Pierre Laurent, secrétaire national du PCF lui a emboîté le pas en disant qu'il voulait envoyer « un message fort au gouvernement »

Bien qu'ils aient qualifié la marche parisienne de pro-PS, les partis de pseudo-gauche Lutte Ouvrière (LO) et le Nouveau Parti anticapitaliste (NPA) y ont pris part avec des délégations. Mélenchon a été interviewé entouré par leurs drapeaux.

L'évènement en soi témoigne de la nature politique réactionnaire, fausse et dégénérée du stalinisme français et de ses satellites, les forces socio-démocrates du PG de Mélenchon et les partis de la pseudo-gauche. Ils proposent de façon démagogique diverses tactiques et revendications réformistes, en insistant sur le fait qu'ils réaliseront ces revendications par une politique d'alliance avec le PS et de pression exercée sur lui.

Mélenchon a souvent affirmé que « ce n'est pas mon intention » de « faire partir François Hollande avant la fin de son mandat.» Dans le contexte de la manifestation du 5 mai du Front de Gauche, Mélenchon avait même proposé ses services comme premier ministre de Hollande.

Pourtant, des couches importantes de travailleurs sentent que le PS n'effectuera pas de changement significatif de sa politique de guerre et d'austérité, ce qui exprime le gouffre énorme de classe qui sépare la classe ouvrière des partis de la « gauche » bourgeoise. Cette réalité, qui indique la profonde crise de direction de la classe ouvrière et le vide béant à gauche, est démontrée par la participation minable au rassemblement du Front de Gauche.

Le caractère frauduleux de cette tentative de présenter la manifestation comme participant d'une « révolution » contre le gouvernement a été démasqué encore plus par la décision du PCF de participer à des listes communes avec le PS pour les élections municipales de mars 2014.

Le Front de Gauche est profondément hostile à toute mobilisation de la classe ouvrière contre l'administration réactionnaire de Hollande et est terrifié par la colère sociale qui gronde dans la classe ouvrière contre le PS et la bureaucratie syndicale.

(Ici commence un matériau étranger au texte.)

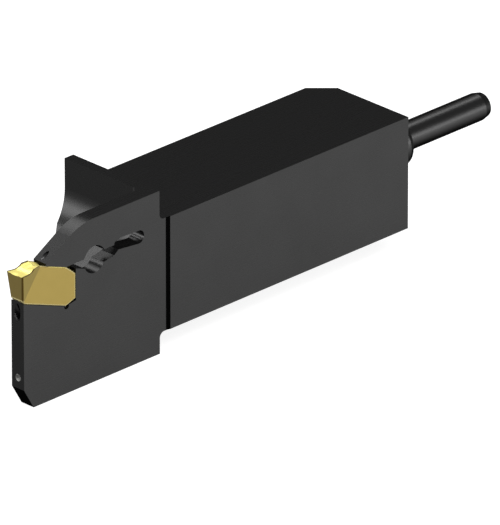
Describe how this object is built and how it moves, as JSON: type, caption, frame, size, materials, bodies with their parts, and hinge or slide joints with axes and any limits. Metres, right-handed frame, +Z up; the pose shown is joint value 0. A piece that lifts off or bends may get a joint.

François Delapierre du PG a exprimé son désarroi face à l'impopularité du PS dans les sondages: « Ce pouvoir est encalminé dans son impasse, comme Sarkozy avant lui. Mais Sarko avait conservé sa base sociale. »

Un autre dirigeant du PG, Alexis Corbière, se préoccupait du fait qu' « On est dans une période où il y a un risque de cassure entre les salariés du privé et les organisations traditionnelles du mouvement ouvrier. »

Il a affirmé de façon absurde que le Front de Gauche « a bousculé l'agenda de Hollande, et l'idée selon laquelle l'opposition au gouvernement ne serait qu'à l'extrême droite. »

Un sondage publié le 9 octobre fait état de 24 pour cent de voix pour le Front national néo-fasciste aux élections européennes de mai 2014, en tête devant l'Union pour un mouvement populaire (UMP) de Sarkozy avec 22 pour cent des voix, et 19 pour cent pour le PS.

En fait, ce sont précisément des évènements comme « la Marche pour une Révolution Fiscale », qui sont largement perçus comme des mascarades politiques montées par des gens vendus à l'aristocratie financière, qui permettent au FN de se présenter comme l'unique opposition à Hollande.

Le Front de gauche, le NPA et LO ont soutenu inconditionnellement le PS aux élections qui lui ont permis d'accéder au pouvoir l'année dernière. Dans une situation où un grand nombre de travailleurs ne considèrent pas ces partis comme des partis d'opposition, puisqu'ils fonctionnent depuis des décennies dans l'orbite politique du PS, le FN est en mesure de se présenter comme l'unique force qui s'oppose à la politique de guerre et d'austérité du gouvernement PS.

Interviewé sur la chaîne TF1, Mélenchon a fait remarquer que Hollande continuait la politique du précédent président Nicolas Sarkozy, à savoir des cadeaux fiscaux pour les patrons, plus d'impôts pour les masses et la réduction des droits à la retraite.

Il a insisté sur le fait que, malgré les alliances électorales du PCF et du PS, sa politique envers Hollande était « Maintenant il faut sortir le suivant ! » Il a dit de façon peu crédible qu'il appelait à « battre les listes gouvernementales » aux élections municipales et européennes de 2014. Bon nombre de ces listes comporteront des candidats de sa propre organisation.